Dreams Must Explain Themselves The Selected Non-Fiction of Ursula K. Le Guin Synopsis
Ursula K. Le Guin has won or been nominated for over 200 awards for her fiction, including the Hugo, Nebula, World Fantasy and SFWA Grand Master Awards. She is the acclaimed author of the Earthsea sequence and The Left Hand of Darkness - which alone would qualify her for literary immortality - as well as a remarkable body of short fiction, including the powerful, Hugo-winning 'The Ones Who Walk Away from Omelas' and the masterpiece of anthropological and environmental SF 'The Word for World is Forest' - winner of the Hugo Award for best novella. But Ursula Le Guin's talents do not stop at fiction. Over the course of her extraordinary career, she has penned numerous essays around themes important to her: anthropology, environmentalism, feminism, social justice and literary criticism to name a few. She has responded in detail to criticism of her own work and even reassessed that work in the context of such critiques. This selection of the best of Le Guin's non-fiction shows an agile mind, an unparalleled imagination and a ferocious passion to argue against injustice. In 2014 Ursula Le Guin was awarded the National Book Foundation's Medal for Distinguished Contribution to American Letters, and her widely praised acceptance speech is one of the highlights of this volume, which shows that one of modern literature's most original voices is also one of its purest consciences.

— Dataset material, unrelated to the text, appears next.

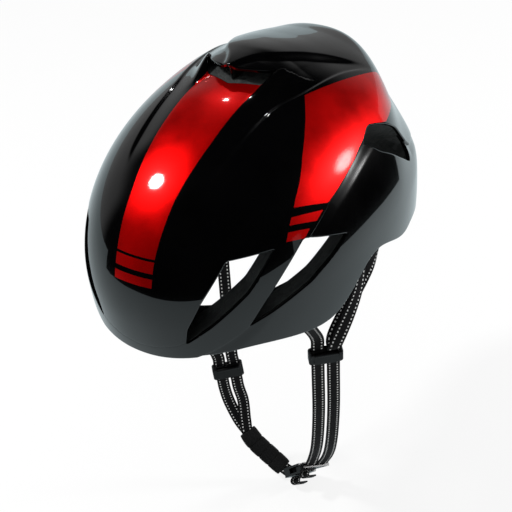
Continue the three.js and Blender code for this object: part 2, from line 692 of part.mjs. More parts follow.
function buckleMale() {
  const outline = new THREE.Shape([
    new THREE.Vector2(CLEARANCE, -BUCKLE.width / 2 + 1),
    new THREE.Vector2(BUCKLE.barLength, -BUCKLE.barWidth / 2),
    new THREE.Vector2(BUCKLE.barLength, BUCKLE.barWidth / 2),
    new THREE.Vector2(CLEARANCE, BUCKLE.width / 2 - 1),
  ]);
  const plate = new THREE.ExtrudeGeometry(outline, { depth: MALE_DEPTH, bevelEnabled: false });
  const slot = buckleBlock(9.8, 11.6, 2 * WEB.width + 1.4, MALE_DEPTH + 2);
  const guide = buckleBlock(-BUCKLE.length + 8, 2, 2.6, BUCKLE.depth - 2 * BUCKLE.wall - 1.4);
  return solid(moved(plate, atBuckle(0, 0, -MALE_DEPTH / 2), BUCKLE_AXIS, BUCKLE_WIDTH))
    .subtract(slot)
    .add(guide);
}

function prong(side) {
  const outline = new THREE.Shape([
    new THREE.Vector2(0, -PRONG.width / 2),
    new THREE.Vector2(0, PRONG.width / 2),
    new THREE.Vector2(-PRONG.length + 6, PRONG.width / 2),
    new THREE.Vector2(-PRONG.length + 5, PRONG.width / 2 + PRONG.head),
    new THREE.Vector2(-PRONG.length, PRONG.width / 2 - 0.6),
    new THREE.Vector2(-PRONG.length, -PRONG.width / 2),
  ]);
  const body = new THREE.ExtrudeGeometry(outline, { depth: PRONG.thickness, bevelEnabled: false });
  const start = atBuckle(0, side * PRONG.place, -side * PRONG.thickness / 2);
  return solid(moved(body, start, BUCKLE_AXIS, BUCKLE_WIDTH.clone().multiplyScalar(side)));
}

// The loose end of the webbing is folded back on itself in two short loops under the buckle.
function tailLoop(along, across, reach, depth) {
  const lift = -depth / 2 - WEB.thickness / 2 - 2 * CLEARANCE;
  return ribbon([
    atBuckle(along, across, lift),
    atBuckle(along - reach, across, lift),
    atBuckle(along - reach - 2.6, across, lift - 2.6),
    atBuckle(along - reach, across, lift - 5.2),
    atBuckle(along, across, lift - 5.2),
  ], BUCKLE_WIDTH, BUCKLE_WIDTH, 16);
}

place("buckle_female", buckleFemale(), plastic);
place("buckle_male", buckleMale(), plastic);
place("release_prong_front", prong(-1), plastic);
place("release_prong_rear", prong(1), plastic);
place("strap_tail_female", tailLoop(-10, 0, 8, BUCKLE.depth), webbing);
place("strap_tail_male", tailLoop(11, -STRAND_SHIFT, 7, MALE_DEPTH), webbing);

// ---------------------------------------------------------------- fit cradle and dial
function fitBlock(width, depth, height, x, y, z) {
  return block(width, depth, height, vec(x, DIAL.y + y, DIAL.z + z));
}

function alongY(radius, from, to, sides = 20) {
  return cylinderAlong(vec(0, 1, 0), radius, to - from, vec(0, DIAL.y + (from + to) / 2, DIAL.z), sides);
}

function uprightPlate(width, height, thickness, corner, x, y) {
  const plate = roundedPlate(width, height, thickness, corner);
  return solid(moved(plate, vec(x, DIAL.y + y, DIAL.z), vec(1, 0, 0), vec(0, 0, 1)));
}

const TUNNEL = HOUSING.tunnelDepth / 2;
const HOUSING_FRONT = -TUNNEL - 1.8;
const HOUSING_BACK = HOUSING_FRONT + HOUSING.depth;

function dialHousing() {
  const middle = (HOUSING_FRONT + HOUSING_BACK) / 2;
  const body = uprightPlate(2 * HOUSING.half, HOUSING.height, HOUSING.depth, 6, 0, middle);
  const tunnel = fitBlock(2 * HOUSING.half + 4, HOUSING.tunnelDepth, HOUSING.tunnelHeight, 0, 0, 0);
  const bore = alongY(DIAL.spindle + CLEARANCE, 0, HOUSING_BACK + 2, 12);
  return body.subtract(tunnel).subtract(bore);
}

function toothed(radiusAt) {
  const shape = new THREE.Shape();
  const corners = radiusAt.length;
  for (let i = 0; i < corners; i += 1) {
    const [angle, radius] = radiusAt[i];
    const point = [Math.cos(angle) * radius, Math.sin(angle) * radius];
    if (i === 0) shape.moveTo(...point);
    else shape.lineTo(...point);
  }
  return shape;
}

const TOOTH_GAP = 1.1;
const PINION_TIP = DIAL.pitch + RACK.tooth;

function pinion() {
  const corners = [];
  for (let tooth = 0; tooth < DIAL.teeth; tooth += 1) {
    const middle = Math.PI / 2 + (tooth / DIAL.teeth) * 2 * Math.PI;
    [[-0.2, DIAL.pitch - TOOTH_GAP], [-0.07, PINION_TIP], [0.07, PINION_TIP], [0.2, DIAL.pitch - TOOTH_GAP]]
      .forEach(([turn, radius]) => corners.push([middle + turn, radius]));
  }
  const width = RACK.thickness;
  const gear = new THREE.ExtrudeGeometry(toothed(corners), { depth: width, bevelEnabled: false });
  const placed = moved(gear, vec(0, DIAL.y + width / 2, DIAL.z), vec(1, 0, 0), vec(0, 0, 1));
  return solid(placed).add(alongY(DIAL.spindle, -width / 2, HOUSING_BACK + 5, 12));
}

function dialKnob() {
  const corners = [];
  for (let lobe = 0; lobe < DIAL.lobes; lobe += 1) {
    const middle = (lobe / DIAL.lobes) * 2 * Math.PI;
    corners.push([middle, DIAL.knob], [middle + Math.PI / DIAL.lobes, DIAL.knob - 0.9]);
  }
  const depth = DIAL.knobDepth;
  const start = HOUSING_BACK + CLEARANCE;
  const body = new THREE.ExtrudeGeometry(toothed(corners), { depth, bevelEnabled: false });
  const placed = moved(body, vec(0, DIAL.y + start + depth, DIAL.z), vec(1, 0, 0), vec(0, 0, 1));
  return solid(placed).subtract(alongY(DIAL.spindle + CLEARANCE, start - 2, start + 5, 12));
}

function rack(side) {
  const pitch = 2 * Math.PI * DIAL.pitch / DIAL.teeth;
  const reach = HOUSING.half + ARM.travel + 2;
  const base = DIAL.pitch + TOOTH_GAP;
  const shape = new THREE.Shape();
  shape.moveTo(reach, base);
  shape.lineTo(reach, base + RACK.height);
  shape.lineTo(-RACK.overlap, base + RACK.height);
  shape.lineTo(-RACK.overlap, base);
  const first = -Math.floor(RACK.overlap / pitch) + 0.5;
  for (let tooth = first; tooth * pitch < HOUSING.half - 6; tooth += 1) {
    const x = tooth * pitch;
    shape.lineTo(x - 0.6, base);
    shape.lineTo(x - 0.3, DIAL.pitch - RACK.tooth);
    shape.lineTo(x + 0.3, DIAL.pitch - RACK.tooth);
    shape.lineTo(x + 0.6, base);
  }
  const bar = new THREE.ExtrudeGeometry(shape, { depth: RACK.thickness, bevelEnabled: false });
  const start = vec(0, DIAL.y + RACK.thickness / 2, DIAL.z);
  return solid(moved(bar, start, vec(side, 0, 0), vec(0, 0, side)));
}

function fitArm(side) {
  const reach = HOUSING.half + ARM.travel + 2;
  const middle = DIAL.z + side * (DIAL.pitch + TOOTH_GAP + RACK.height / 2);
  const size = { width: ARM.height, thickness: ARM.thickness };
  const eye = vec(side * (PIVOT.eyeX - ARM.thickness / 2), PIVOT.y, PIVOT.z);
  const band = ribbon([
    vec(side * (reach - 2), DIAL.y, middle),
    vec(side * (reach + 4), DIAL.y - 1, middle),
    vec(side * 52, 44, -53),
    vec(side * 64, 5, -41),
    vec(side * (PIVOT.eyeX - 0.8), -28, -27),
    eye,
  ], vec(0, 0, 1), vec(0, 0, 1), 18, 1, size);
  const disc = alongX(2 * PIVOT.pin, PIVOT.eyeX - ARM.thickness, PIVOT.eyeX, side, PIVOT.y, PIVOT.z);
  const pin = alongX(PIVOT.pin, PIVOT.eyeX - 1, PIVOT.eyeX + PIVOT.pinLength, side, PIVOT.y, PIVOT.z);
  return band.add(rack(side)).add(disc).add(pin);
}

function heightTongue() {
  const top = DIAL.z + HOUSING.height / 2 + CLEARANCE;
  const start = THREE.MathUtils.radToDeg(Math.asin((top - PIVOT.z) / TONGUE_RADIUS)) + 0.03;
  const half = TONGUE.thickness / 2;
  return sector(TONGUE_RADIUS - half, TONGUE_RADIUS + half, start, TONGUE.top, TONGUE.width);
}

const coverPlace = HOUSING_FRONT - CLEARANCE - COVER.thickness / 2;
const padPlace = coverPlace - COVER.thickness / 2 - CLEARANCE - OCCIPITAL_PAD.thickness / 2;

function occipitalPad(side) {
  const { width, height, thickness, x } = OCCIPITAL_PAD;
  return uprightPlate(width, height, thickness, 5, side * x, padPlace);
}

place("dial_housing", dialHousing(), plastic);
place("housing_cover", uprightPlate(COVER.width, COVER.height, COVER.thickness, 8, 0, coverPlace), plastic);
place("height_tongue", heightTongue(), plastic);
place("occipital_pad_left", occipitalPad(1), textile);
place("occipital_pad_right", occipitalPad(-1), textile);
place("dial_knob", dialKnob(), plastic);
place("dial_pinion", pinion(), plastic);
place("fit_arm_left", fitArm(1), plastic);
place("fit_arm_right", fitArm(-1), plastic);

// ---------------------------------------------------------------- the seat on the head is z = 0
helmet.position.z = PAD - HEAD.top;

export default helmet;
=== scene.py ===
"""Aero road-cycling helmet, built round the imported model, in metres in the row frame.

Lengths in the tables below are millimetres in shell coordinates, whose origin is inside the
head cavity; metres() turns them into the row frame. The wearer faces -Y, the left is +X.
"""
import math
from functools import partial

import bmesh
import bpy
import numpy as np
from mathutils import Matrix, Vector


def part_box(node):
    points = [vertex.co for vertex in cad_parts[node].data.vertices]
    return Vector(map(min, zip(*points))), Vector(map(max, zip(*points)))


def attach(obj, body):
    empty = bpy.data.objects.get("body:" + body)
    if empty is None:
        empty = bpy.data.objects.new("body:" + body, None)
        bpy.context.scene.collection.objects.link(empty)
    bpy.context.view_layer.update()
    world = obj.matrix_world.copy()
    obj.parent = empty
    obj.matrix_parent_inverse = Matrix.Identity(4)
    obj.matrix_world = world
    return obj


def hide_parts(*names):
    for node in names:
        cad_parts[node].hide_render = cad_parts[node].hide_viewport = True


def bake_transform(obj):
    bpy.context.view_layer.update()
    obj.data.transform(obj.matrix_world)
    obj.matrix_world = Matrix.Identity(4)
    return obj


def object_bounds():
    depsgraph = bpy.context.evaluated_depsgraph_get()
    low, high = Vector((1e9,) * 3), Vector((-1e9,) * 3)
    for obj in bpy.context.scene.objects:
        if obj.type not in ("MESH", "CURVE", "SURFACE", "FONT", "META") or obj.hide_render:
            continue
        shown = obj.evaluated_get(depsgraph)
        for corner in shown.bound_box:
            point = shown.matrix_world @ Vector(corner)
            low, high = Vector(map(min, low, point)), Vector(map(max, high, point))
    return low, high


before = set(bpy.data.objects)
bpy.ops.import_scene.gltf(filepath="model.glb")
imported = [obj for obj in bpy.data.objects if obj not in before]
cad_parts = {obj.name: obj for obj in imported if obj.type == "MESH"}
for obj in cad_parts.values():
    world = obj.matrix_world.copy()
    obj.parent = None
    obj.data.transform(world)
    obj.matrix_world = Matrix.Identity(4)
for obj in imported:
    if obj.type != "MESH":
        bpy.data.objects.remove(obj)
cad_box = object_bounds()

MM = 0.001
DROP = 78.0
FRONT, REAR, HALF, TOP, LOW, POWER = 155.0, 148.0, 100.0, 111.0, 170.0, 2.2
HEAD_HALF, HEAD_LENGTH, HEAD_TOP, HEAD_LOW, HEAD_Y = 77.0, 102.0, 84.0, 240.0, -20.0
SKIN = 2.0
PAD, PAD_BACK, PAD_EDGE = 6.0, 0.5, 1.4
# the distance to an outline where there is no outline
FAR = 99.0


def metres(points):
    return (np.asarray(points, float) - [0, 0, DROP]) * MM


def unit(v):
    v = np.asarray(v, float)
    return v / np.linalg.norm(v, axis=-1, keepdims=True)


def smooth(t):
    t = np.clip(t, 0, 1)
    return t * t * (3 - 2 * t)


def ease(value, start, span):
    """0 up to start and 1 from start + span on, with a smooth step between them."""
    return smooth((value - start) / span)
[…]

Ursula K. Le Guin is one of the finest writers of our time. Her books have attracted millions of devoted readers and won many awards, including the National Book Award, the Hugo and Nebula Awards and a Newbery Honor. Among her novels, The Left Hand of Darkness, The Dispossessed and the six books of Earthsea have attained undisputed classic status; and her recent series, the Annals of the Western Shore, has won her the PEN Center USA Children's literature award and the Nebula Award for best novel. She lives in Portland, Oregon.